Notice to consumers will have to include contact information for the company, any telephone numbers or websites of relevant state and federal agencies that provide more information on data security, and a description of what information was accessed.

Companies that don't provide notice as required under the law may be faced with an enforcement action from the Attorney General's Office. The court may award damages to consumers whose data was accessed as the result of such an action. The Attorney General's Office can also seek a civil penalty of at least $5,000 or $20 per instance of failed notification.

Companies could face a civil penalty of up to $250,000 for failing to notify consumers. The previous cap was $150,000.

The Attorney General's Office will only be able to bring such an action within three years after a company's failure to notify a consumer is discovered, or when the company notified consumers but failed to meet the requirements of the law.

Consumers don't have to be notified if their data was exposed unintentionally to someone who's already authorized to access their private information, as long as it's not expected to be misused by that person or cause financial or emotional harm to the user, according to the bill.

Companies will still have to document such an event and keep records of it for five years.

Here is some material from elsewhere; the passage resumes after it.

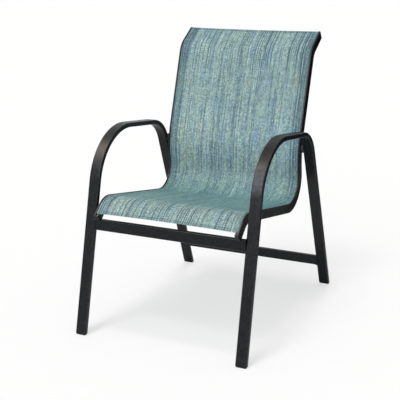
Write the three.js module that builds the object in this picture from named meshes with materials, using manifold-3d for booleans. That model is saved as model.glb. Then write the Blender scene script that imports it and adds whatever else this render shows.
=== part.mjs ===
// Stacking patio armchair with a woven sling on a flat-tube frame.
// Millimetres, +Z up. The chair faces -Y, and "left" is the sitter's left (+X).

import * as THREE from 'three';
import { mergeVertices } from 'three/addons/utils/BufferGeometryUtils.js';
import Module from 'manifold-3d';

// Side frames
const FRAME_SPACING = 541; // centre to centre of the two side frames, at the floor
const FRAME_TUBE_WIDTH = 35.6; // across the chair
const FRAME_TUBE_DEPTH = 15.3; // in the plane of the bends
const FRAME_TUBE_CORNER = 3.6;
const FRAME_TUBE_WALL = 1.2;
const FRAME_LEAN_DEG = 0.34; // each side frame leans towards the sitter, going up
const FOOT_DISTANCE = 744.3; // front foot to rear foot, centre lines at the floor
const FRONT_LEG_LEAN_DEG = 12.9;
const REAR_LEG_LEAN_DEG = 20.65;
const ARM_CORNER_HEIGHT = 628; // where the lines of front leg and arm would meet
const ARM_FALL_DEG = 6.62; // the arm falls towards the rear
const FRONT_BEND_RADIUS = 181.4; // on the centre line
const REAR_BEND_RADIUS = 108.6; // on the centre line

// Cross bars
const FRONT_BAR_HEIGHT = 34.6; // outside size of the tube, upright
const REAR_BAR_HEIGHT = 32.6;
const BAR_DEPTH = 15.3;
const BAR_CORNER = 2.6;
const BAR_WALL = 1.2;
const FRONT_BAR_LEVEL = 340.5; // height of its centre line above the floor
const REAR_BAR_LEVEL = 96.4;
const FRONT_BAR_FORWARD = 3.7; // its centre line lies this far before the leg's

// Sling rails
const RAIL_WIDTH = 14; // across the chair
const RAIL_DEPTH = 28; // square to the fabric
const RAIL_CORNER = 2;
const RAIL_WALL = 1.4;
const FRONT_DROP_DEG = 41.9; // slope of the rail's front end, up and back
const SEAT_FALL_DEG = 10.25; // the seat falls towards the rear
const LOWER_BACK_LEAN_DEG = -5.9; // from the vertical, rearwards
const UPPER_BACK_LEAN_DEG = 18.3;
const TOP_CURL_LEAN_DEG = 57.4;
const FRONT_OVERHANG = 5.4; // rail end to its point of rest on the front bar
const FRONT_RISE = 66.1; // point of rest to the corner of drop and seat
const SEAT_LENGTH = 462.1; // between the corners where the straight lines meet
const LOWER_BACK_LENGTH = 190;
const UPPER_BACK_LENGTH = 325.9;
const TOP_CURL_LENGTH = 92;
const KNEE_RADIUS = 54.8; // front edge of the seat, on the centre line
const HIP_RADIUS = 86.7; // seat to back
const LUMBAR_RADIUS = 257;
const CURL_RADIUS = 60.3;

// Groove, hem rods and sling fabric
const GROOVE_EDGE = 4.8; // outer face of the rail to the groove's mouth
const GROOVE_MOUTH = 2.9;
const GROOVE_LIP = 1.9; // thickness of the lips beside the mouth
const GROOVE_BORE = 8;
const SLING_THICKNESS = 1.2;
const HEM_ROD_DIAMETER = 4.4;
const SLING_FRONT_SETBACK = 12; // rail end to fabric edge
const SLING_TOP_SETBACK = 6;
const HEM_ROD_SETBACK = 5;

// Spreader bars
const SPREADER_WIDTH = 25.4; // along the rail
const SPREADER_DEPTH = 12.7; // square to the fabric
const SPREADER_CORNER = 2;
const SPREADER_WALL = 1.2;
const SPREADER_UNDER_FABRIC = 14; // fabric side of the rail to the bar
const SEAT_SPREADER_SHARE = 0.52; // place along the straight of the seat
const BACK_SPREADER_SHARE = 0.6; // place along the straight of the upper back

// Glides, caps and attachments
const GLIDE_FLANGE = 4; // part of the glide below the leg
const GLIDE_INSET = 0.4;
const GLIDE_PLUG_LENGTH = 22;
const CAP_THICKNESS = 2.2;
const CAP_INSET = 0.25;
const CAP_PLUG_LENGTH = 12;
const BOLT_DIAMETER = 6.4;
const BOLT_HEAD_DIAMETER = 12;
const BOLT_HEAD_THICKNESS = 3.6;
const WASHER_DIAMETER = 15;
const WASHER_THICKNESS = 1.3;
const SPACER_DIAMETER = 13;
const SPACER_LENGTH = 9.3; // holds the rail away from the side frame
const INSERT_DIAMETER = 9;
const INSERT_DEPTH = 10; // into the side frame
const INSERT_RIM_DIAMETER = 12;
const INSERT_RIM_THICKNESS = 1;

// Clearances
const FIT_GAP = 0.3; // round a plug, and under fabric
const FACE_GAP = 0.1; // between flat faces that bear on each other
const BOLT_CLEARANCE = 0.3; // all round the bolt
const CUT_OVERRUN = 5; // how far a cutting shape runs past what it cuts

// Fineness of the form
const CHORD_DEVIATION = 0.35; // largest distance from a bend's true line
const MERGE_DISTANCE = 0.0001; // corners closer than this are one corner
const CORNER_STEPS = 3;
const GROOVE_STEPS = 8;
const ROD_SIDES = 8;
const BOLT_SIDES = 20;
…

If such an incident involves the information of more than 500 residents in New York, the person or company will be required to provide a written determination to the state Attorney General's Office within 10 days of determining whether notification is necessary or not.

Those parts of the bill will take effect in 90 days, which lands in late October.

Companies will also be required to implement new security safeguards over the next eight months that comply with the new law. That part of the bill takes effect in March 2020.

The law prescribes that companies develop, implement and maintain “reasonable” safeguards to protect the security, confidentiality and integrity of private information, including the disposal of data. The “reasonable” standard was used in the law to consider the capacity of small businesses, which may not have the resources to set up expansive security safeguards.

Small businesses are defined in the law as companies with either fewer than 50 employees, less than $3 million in gross annual revenue for the last three fiscal years, or less than $5 million in total year-end assets.

Companies that exceed that standard will have to develop a more robust data security program. There are several requirements for such a program, outlined broadly as administrative, technical and physical safeguards. At least one employee will have to coordinate the security program, for example, which includes assessing the risk of information storage and disposal.

The bill was what's called a “program bill” from the Attorney General's Office, which is when a statewide elected official refers a bill to the Legislature for consideration. It was sponsored by Assemblyman Michael DenDekker, D-Queens, and State Sen. Kevin Thomas, D-Nassau. Both chair their respective chambers' committees on consumer protection.

The second bill is shorter, and relates to credit reporting agencies in particular. The law will require consumer credit reporting agencies to offer identity theft prevention and mitigation services to consumers who've been affected by a security breach of that company's data.

Credit reporting agencies will be required to provide identity theft prevention services for life under the bill and will be prohibited from charging fees during security freezes on consumer credit reports.

That bill was sponsored by State Sen. Leroy Comrie, D-Queens, and Assemblyman Jeffrey Dinowitz, D-Bronx. It takes effect in two months, according to the legislation.

Cuomo, in a statement, said the legislation is another way for New York to add an extra layer of accountability when it comes to consumer data.

“As technology seeps into practically every aspect of our daily lives, it is increasingly critical that we do everything we can to ensure the information that companies are trusted with is secure,” Cuomo said. “The stark reality is security breaches are becoming more frequent and with this legislation New York is taking steps to increase protections for consumers and holding these companies accountable when they mishandle sensitive data.”